#### [What is expected]
Each line from the start of the data below through the one containing "INNER_BOTTOM_HEIGHT = 0.1150" must be reproduced exactly.

══════

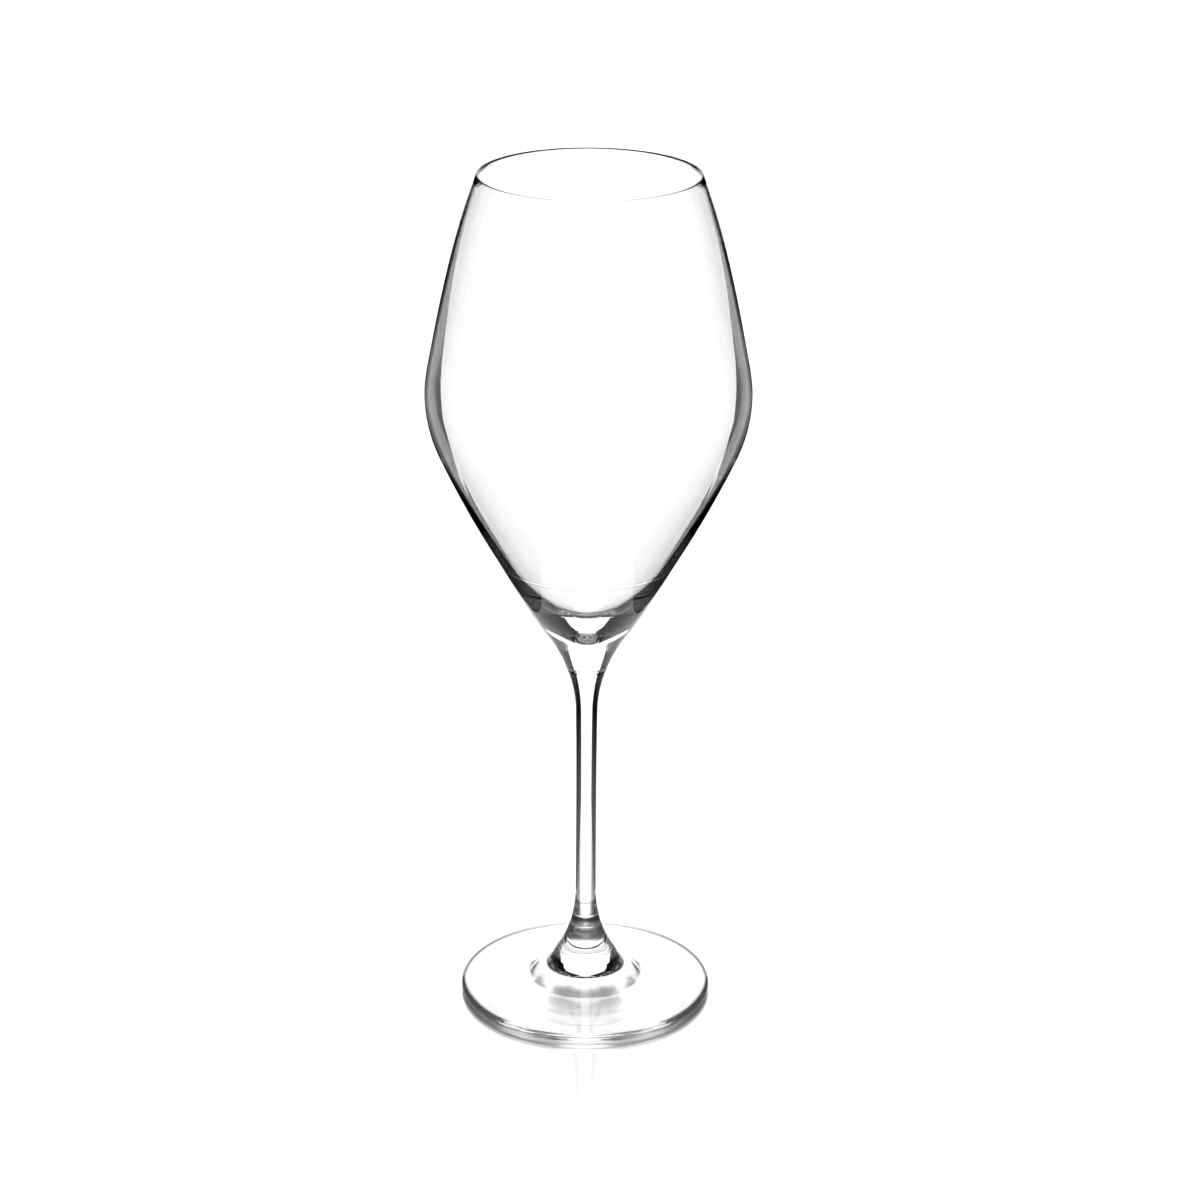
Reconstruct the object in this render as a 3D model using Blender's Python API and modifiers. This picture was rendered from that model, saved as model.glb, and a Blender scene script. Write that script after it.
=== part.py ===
"""Stemmed wine glass: a blown bowl, a drawn stem and a round foot, hot-welded end to end.

Every piece is a profile turned about the Z axis by a Screw modifier. Sizes are in metres and angles in degrees. The
glass stands on Z = 0, and its axis is the Z axis. A wall's lean is its angle from the vertical, positive where it
opens outwards on the way up.
"""

import math

import bmesh
import bpy
from mathutils import Vector

# Whole glass.
HEIGHT = 0.250
WELD_GAP = 0.0003
BOWL_WELD_HEIGHT = 0.1036
FOOT_WELD_HEIGHT = 0.0212

# Bowl, from the lip down to the solid base.
LIP_THICKNESS = 0.0008
LIP_OUTER_RADIUS = 0.0314
LIP_LEAN = -20.5
UPPER_WALL_RADIUS = 0.0448
UPPER_WALL_HEIGHT = 0.1973
UPPER_WALL_LEAN = -10.8
UPPER_WALL_THICKNESS = 0.00095
BELLY_RADIUS = 0.04615
BELLY_HEIGHT = 0.187
BELLY_THICKNESS = 0.0010
CONE_TOP_RADIUS = 0.0426
CONE_TOP_HEIGHT = 0.1702
CONE_TOP_LEAN = 23.8
CONE_TOP_THICKNESS = 0.00115
CONE_RADIUS = 0.0272
CONE_HEIGHT = 0.140
CONE_LEAN = 29.8
BASE_RADIUS = 0.0121
BASE_HEIGHT = 0.115
BASE_LEAN = 35.5
INNER_CONE_RADIUS = 0.0246
INNER_CONE_HEIGHT = 0.1392
INNER_CONE_LEAN = 32.0
INNER_SIDE_RADIUS = 0.0150
INNER_SIDE_HEIGHT = 0.1260
INNER_SIDE_LEAN = 42.0
INNER_CURVE_RADIUS = 0.0080
INNER_CURVE_HEIGHT = 0.1192
INNER_CURVE_LEAN = 52.0
INNER_BOTTOM_HEIGHT = 0.1150

# Stem.
STEM_TOP_RADIUS = 0.0032
STEM_TOP_HEIGHT = 0.0904
STEM_TOP_LEAN = 1.0
STEM_WAIST_RADIUS = 0.0030
STEM_WAIST_HEIGHT = 0.056
STEM_FOOT_RADIUS = 0.00305
STEM_FOOT_HEIGHT = 0.032
STEM_FOOT_LEAN = -0.3

# Foot.
FLARE_RADIUS = 0.0086
FLARE_HEIGHT = 0.013
FLARE_LEAN = -34.3
FLARE_END_RADIUS = 0.0101
FLARE_END_HEIGHT = 0.0102
FLARE_END_LEAN = -36.0
FILLET_RADIUS = 0.0122
FILLET_HEIGHT = 0.0079
FILLET_LEAN = -66.0
DISC_RADIUS = 0.018
DISC_HEIGHT = 0.0062
DISC_LEAN = -80.0
FOOT_RADIUS = 0.0372
FOOT_RIM_THICKNESS = 0.003
RIM_LEAN = -79.5
REST_RING_INNER_RADIUS = 0.0340
UNDERSIDE_EDGE_LEAN = -80.0
UNDERSIDE_RADIUS = 0.0180
UNDERSIDE_HEIGHT = 0.0022
UNDERSIDE_LEAN = -82.0
DOME_EDGE_RADIUS = 0.0160
DOME_EDGE_HEIGHT = 0.0026
DOME_EDGE_LEAN = -60.0
DOME_TOP_HEIGHT = 0.0064

# Fineness of the turned surfaces.
BOWL_STEPS = 64
STEM_STEPS = 40
FOOT_STEPS = 64
POINTS_PER_STRETCH = 6
LIP_POINTS = 6
RIM_POINTS = 8
MERGE_DISTANCE = 0.00001


def station(radius, height, lean):
    """One named place on a profile: a point and the direction in which the wall climbs through it."""
    angle = math.radians(lean)
    return Vector((radius, height)), Vector((math.sin(angle), math.cos(angle)))


def inside_of(place, thickness):
    """The station across the wall from this one, square to the surface."""
    point, climb = place
    outward = Vector((climb.y, -climb.x))
    return point - outward * thickness, climb


def stretch(start, end, count=POINTS_PER_STRETCH):
    """Points on the cubic curve that leaves one station and reaches the next along their own directions."""
    (first, leaving), (last, arriving) = start, end
    reach = (last - first).length / 3
    leave_handle = first + leaving * reach
    arrive_handle = last - arriving * reach
    points = []
    for index in range(count + 1):
        along = index / count
        back = 1 - along
        points.append(
            first * back**3
            + leave_handle * 3 * back**2 * along
            + arrive_handle * 3 * back * along**2
            + last * along**3
        )
    return points


def chain(stations, count=POINTS_PER_STRETCH):
    """One run of points through all of these stations."""
    points = [stations[0][0]]
    for start, end in zip(stations, stations[1:]):
        points += stretch(start, end, count)[1:]
    return points


def arc(centre, radius, first_angle, last_angle, count):
    """Points on an arc, with its angles in degrees from the outward direction."""
    points = []
    for index in range(count + 1):
        angle = math.radians(first_angle + (last_angle - first_angle) * index / count)
        points.append(centre + radius * Vector((math.cos(angle), math.sin(angle))))
    return points


def between(points, low, high):
    """The part of a climbing run of points between two heights, ending exactly on them."""
    kept = []
    for start, end in zip(points, points[1:]):
        if end.y <= low or start.y >= high:
            continue
        span = end.y - start.y
        first = start.lerp(end, max(0.0, (low - start.y) / span))
        last = start.lerp(end, min(1.0, (high - start.y) / span))
        if not kept:
            kept.append(first)
        kept.append(last)
    return kept


def outer_stations():
    """The whole outer surface, from the flare above the foot's disc up to the lip."""
    lip_tilt = math.radians(LIP_LEAN)
    lip_centre = Vector((LIP_OUTER_RADIUS - LIP_THICKNESS / 2, HEIGHT - LIP_THICKNESS / 2))
    lip_outer = lip_centre + Vector((math.cos(lip_tilt), -math.sin(lip_tilt))) * LIP_THICKNESS / 2
    return [
        station(FLARE_RADIUS, FLARE_HEIGHT, FLARE_LEAN),
        station(STEM_FOOT_RADIUS, STEM_FOOT_HEIGHT, STEM_FOOT_LEAN),
        station(STEM_WAIST_RADIUS, STEM_WAIST_HEIGHT, 0),
        station(STEM_TOP_RADIUS, STEM_TOP_HEIGHT, STEM_TOP_LEAN),
        station(BASE_RADIUS, BASE_HEIGHT, BASE_LEAN),
        station(CONE_RADIUS, CONE_HEIGHT, CONE_LEAN),
        station(CONE_TOP_RADIUS, CONE_TOP_HEIGHT, CONE_TOP_LEAN),
        station(BELLY_RADIUS, BELLY_HEIGHT, 0),
        station(UPPER_WALL_RADIUS, UPPER_WALL_HEIGHT, UPPER_WALL_LEAN),
        station(lip_outer.x, lip_outer.y, LIP_LEAN),
    ]


def inner_stations():
    """The bowl's hollow, from its bottom on the axis up to the lip."""
    thicknesses = (
        CONE_TOP_THICKNESS,
        BELLY_THICKNESS,
        UPPER_WALL_THICKNESS,
        LIP_THICKNESS,
    )
    walls = outer_stations()[-len(thicknesses) :]
    base = [
        station(0, INNER_BOTTOM_HEIGHT, 90),
        station(INNER_CURVE_RADIUS, INNER_CURVE_HEIGHT, INNER_CURVE_LEAN),
        station(INNER_SIDE_RADIUS, INNER_SIDE_HEIGHT, INNER_SIDE_LEAN),
        station(INNER_CONE_RADIUS, INNER_CONE_HEIGHT, INNER_CONE_LEAN),
    ]
    return base + [inside_of(wall, thickness) for wall, thickness in zip(walls, thicknesses)]


def bowl_profile():
    """From the hollow's bottom up the inside, over the lip, down the outside and in to the axis at the weld."""
    outer = chain(outer_stations())
    inner = chain(inner_stations())
    lip_centre = (inner[-1] + outer[-1]) / 2
    lip = arc(lip_centre, LIP_THICKNESS / 2, 180 - LIP_LEAN, -LIP_LEAN, LIP_POINTS)
    weld = BOWL_WELD_HEIGHT + WELD_GAP / 2
    wall = between(outer, weld, HEIGHT)
    return inner + lip[1:-1] + wall[::-1] + [Vector((0, weld))]


def stem_profile():
    """From the axis at the top weld, down the outside, and back to the axis at the lower weld."""
    top = BOWL_WELD_HEIGHT - WELD_GAP / 2
    low = FOOT_WELD_HEIGHT + WELD_GAP / 2
    side = between(chain(outer_stations()), low, top)
    return [Vector((0, top))] + side[::-1] + [Vector((0, low))]


def foot_profile():
    """From the axis at the weld, down the flare and disc, round the rim, and in over the domed underside."""
    weld = FOOT_WELD_HEIGHT - WELD_GAP / 2
    flare = between(chain(outer_stations()), FLARE_HEIGHT, weld)
    rim_radius = FOOT_RIM_THICKNESS / 2
    rim_centre = Vector((FOOT_RADIUS - rim_radius, rim_radius))
    rim = arc(rim_centre, rim_radius, -RIM_LEAN, -90, RIM_POINTS)
    disc = chain(
        [
            station(rim[0].x, rim[0].y, RIM_LEAN),
            station(DISC_RADIUS, DISC_HEIGHT, DISC_LEAN),
            station(FILLET_RADIUS, FILLET_HEIGHT, FILLET_LEAN),
            station(FLARE_END_RADIUS, FLARE_END_HEIGHT, FLARE_END_LEAN),
            station(FLARE_RADIUS, FLARE_HEIGHT, FLARE_LEAN),
        ]
    )
    underside = chain(
        [
            station(REST_RING_INNER_RADIUS, 0, UNDERSIDE_EDGE_LEAN),
            station(UNDERSIDE_RADIUS, UNDERSIDE_HEIGHT, UNDERSIDE_LEAN),
            station(DOME_EDGE_RADIUS, DOME_EDGE_HEIGHT, DOME_EDGE_LEAN),
            station(0, DOME_TOP_HEIGHT, -90),
        ]
    )
    top_side = flare[::-1] + disc[::-1][1:]
    return [Vector((0, weld))] + top_side + rim[1:] + underside


def glass_material(name, tint):
    """Clear glass for one piece."""
    material = bpy.data.materials.new(name)
    material.use_nodes = True
    shader = material.node_tree.nodes["Principled BSDF"]
    shader.inputs["Base Color"].default_value = (*tint, 1)
    shader.inputs["Roughness"].default_value = 0.02
    shader.inputs["IOR"].default_value = 1.52
    shader.inputs["Transmission Weight"].default_value = 1
    return material


def turned(name, profile, steps, collection, material):
    """A solid turned from a profile that runs down its outer side."""
    mesh = bpy.data.meshes.new(name)
    shape = bmesh.new()
    corners = [shape.verts.new((point.x, 0, point.y)) for point in profile]
    for start, end in zip(corners, corners[1:]):
        shape.edges.new((start, end))
    shape.to_mesh(mesh)
    shape.free()
    piece = bpy.data.objects.new(name, mesh)
    collection.objects.link(piece)
    screw = piece.modifiers.new("turn", "SCREW")
    screw.axis = "Z"
    screw.angle = math.tau
    screw.steps = steps
    screw.render_steps = steps
    screw.use_merge_vertices = True
    screw.merge_threshold = MERGE_DISTANCE
    screw.use_smooth_shade = True
    mesh.materials.append(material)
    return piece


def clear_scene():
    """Empty the file that Blender starts with."""
    for leftover in list(bpy.data.objects):
        bpy.data.objects.remove(leftover)


def build():
    """Make the three pieces in their own collection."""
    clear_scene()
    glass = bpy.data.collections.new("wine_glass")
    bpy.context.scene.collection.children.link(glass)
    bowl_glass = glass_material("bowl_glass", (0.97, 0.98, 0.98))
    stem_glass = glass_material("stem_glass", (0.96, 0.97, 0.98))
    foot_glass = glass_material("foot_glass", (0.96, 0.98, 0.97))
    turned("bowl", bowl_profile(), BOWL_STEPS, glass, bowl_glass)
    turned("stem", stem_profile(), STEM_STEPS, glass, stem_glass)
    turned("foot", foot_profile(), FOOT_STEPS, glass, foot_glass)


build()
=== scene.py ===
"""A stemmed wine glass of clear crystal: a blown bowl, a drawn stem and a pressed foot, joined by hot welds.

Every piece is an outline turned about the upright axis. Neighbours share the same cut through a weld, and
the faces inside the weld let light straight through, so the three pieces read as one body of glass with a
fine line at each weld. The glass stands on a satin white sheet that mirrors a lit wall, between black cards
that draw its dark edges.
"""

import logging
import math
from dataclasses import dataclass
from enum import Enum
from itertools import pairwise
from typing import Any, Iterable, Mapping, Sequence

import bpy
from mathutils import Matrix, Vector


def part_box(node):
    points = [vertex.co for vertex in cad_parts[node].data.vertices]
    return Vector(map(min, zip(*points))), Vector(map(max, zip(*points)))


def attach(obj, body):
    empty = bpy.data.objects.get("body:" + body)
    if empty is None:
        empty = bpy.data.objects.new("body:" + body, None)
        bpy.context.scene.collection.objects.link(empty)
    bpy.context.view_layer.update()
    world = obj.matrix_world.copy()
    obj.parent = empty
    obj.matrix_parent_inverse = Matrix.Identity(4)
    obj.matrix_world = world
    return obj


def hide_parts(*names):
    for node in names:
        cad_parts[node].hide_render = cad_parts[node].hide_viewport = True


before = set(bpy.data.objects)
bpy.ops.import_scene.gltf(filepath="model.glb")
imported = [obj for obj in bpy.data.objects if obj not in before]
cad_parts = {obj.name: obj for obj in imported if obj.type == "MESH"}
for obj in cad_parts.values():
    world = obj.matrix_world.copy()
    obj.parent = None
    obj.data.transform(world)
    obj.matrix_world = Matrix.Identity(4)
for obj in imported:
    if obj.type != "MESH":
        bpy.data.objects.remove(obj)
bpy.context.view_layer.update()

MM = 0.001
TOUCHING = 1e-6  # metres: nearer than this is the same place
LEVEL = 1e-3  # a face whose normal's height is this near to 1 lies level
log = logging.getLogger("wine_glass")


class Surface(Enum):
    """The kinds of face on a piece of the glass, by material slot."""

    POLISHED = 0
    WELDED = 1


class Side(Enum):
    """Which side of the glass a black card stands on."""

    LEFT = -1
    RIGHT = 1


# ---------------------------------------------------------------- outlines


@dataclass(frozen=True)
class Station:
    """One place on a wall of the glass, in millimetres and degrees.

    Attributes:
        radius: distance out from the axis.
        height: height above the table.
        lean: how far the wall tilts outwards from upright there.
    """

    radius: float
    height: float
    lean: float

    @property
    def place(self) -> Vector:
        """The station as (radius, height) in metres."""
        return Vector((self.radius, self.height)) * MM

    @property
    def run(self) -> Vector:
        """The direction in which the wall climbs."""
        lean = math.radians(self.lean)
        return Vector((math.sin(lean), math.cos(lean)))

    def inner(self, wall: float) -> "Station":
        """Finds the station straight through the wall.

        Args:
            wall: thickness of the glass, in millimetres.

        Returns:
            The station on the inner face, with the same lean.
        """
        run = self.run
        return Station(self.radius - run.y * wall, self.height + run.x * wall, self.lean)


def sweep(stations: Sequence[Station], steps: int) -> list[Vector]:
    """Draws the smooth line that passes each station at its lean.

    Args:
        stations: the stations in order.
        steps: how many short lines to draw between neighbours.

    Returns:
        The points of the line, in metres.
    """
    line = [stations[0].place]
    for first, last in pairwise(stations):
        reach = (last.place - first.place).length / 3
        handles = (first.place, first.place + first.run * reach, last.place - last.run * reach, last.place)
        for step in range(1, steps + 1):
            t = step / steps
            weights = ((1 - t) ** 3, 3 * t * (1 - t) ** 2, 3 * t * t * (1 - t), t**3)
            line.append(sum((h * w for h, w in zip(handles, weights)), Vector((0, 0))))
    return line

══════

#### [The response]
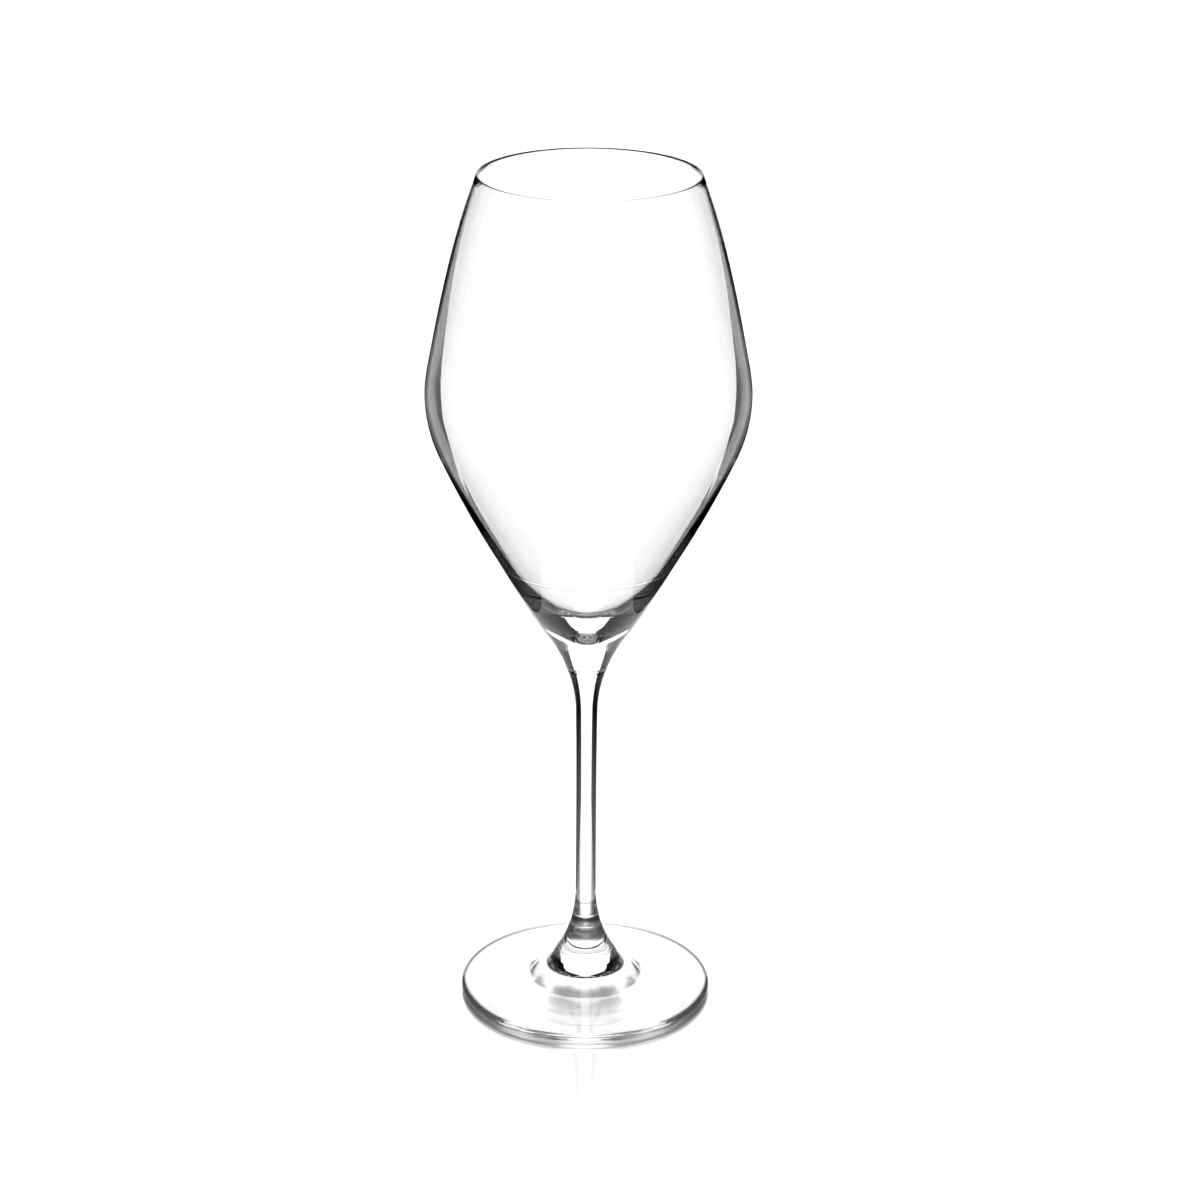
Reconstruct the object in this render as a 3D model using Blender's Python API and modifiers. This picture was rendered from that model, saved as model.glb, and a Blender scene script. Write that script after it.
=== part.py ===
"""Stemmed wine glass: a blown bowl, a drawn stem and a round foot, hot-welded end to end.

Every piece is a profile turned about the Z axis by a Screw modifier. Sizes are in metres and angles in degrees. The
glass stands on Z = 0, and its axis is the Z axis. A wall's lean is its angle from the vertical, positive where it
opens outwards on the way up.
"""

import math

import bmesh
import bpy
from mathutils import Vector

# Whole glass.
HEIGHT = 0.250
WELD_GAP = 0.0003
BOWL_WELD_HEIGHT = 0.1036
FOOT_WELD_HEIGHT = 0.0212

# Bowl, from the lip down to the solid base.
LIP_THICKNESS = 0.0008
LIP_OUTER_RADIUS = 0.0314
LIP_LEAN = -20.5
UPPER_WALL_RADIUS = 0.0448
UPPER_WALL_HEIGHT = 0.1973
UPPER_WALL_LEAN = -10.8
UPPER_WALL_THICKNESS = 0.00095
BELLY_RADIUS = 0.04615
BELLY_HEIGHT = 0.187
BELLY_THICKNESS = 0.0010
CONE_TOP_RADIUS = 0.0426
CONE_TOP_HEIGHT = 0.1702
CONE_TOP_LEAN = 23.8
CONE_TOP_THICKNESS = 0.00115
CONE_RADIUS = 0.0272
CONE_HEIGHT = 0.140
CONE_LEAN = 29.8
BASE_RADIUS = 0.0121
BASE_HEIGHT = 0.115
BASE_LEAN = 35.5
INNER_CONE_RADIUS = 0.0246
INNER_CONE_HEIGHT = 0.1392
INNER_CONE_LEAN = 32.0
INNER_SIDE_RADIUS = 0.0150
INNER_SIDE_HEIGHT = 0.1260
INNER_SIDE_LEAN = 42.0
INNER_CURVE_RADIUS = 0.0080
INNER_CURVE_HEIGHT = 0.1192
INNER_CURVE_LEAN = 52.0
INNER_BOTTOM_HEIGHT = 0.1150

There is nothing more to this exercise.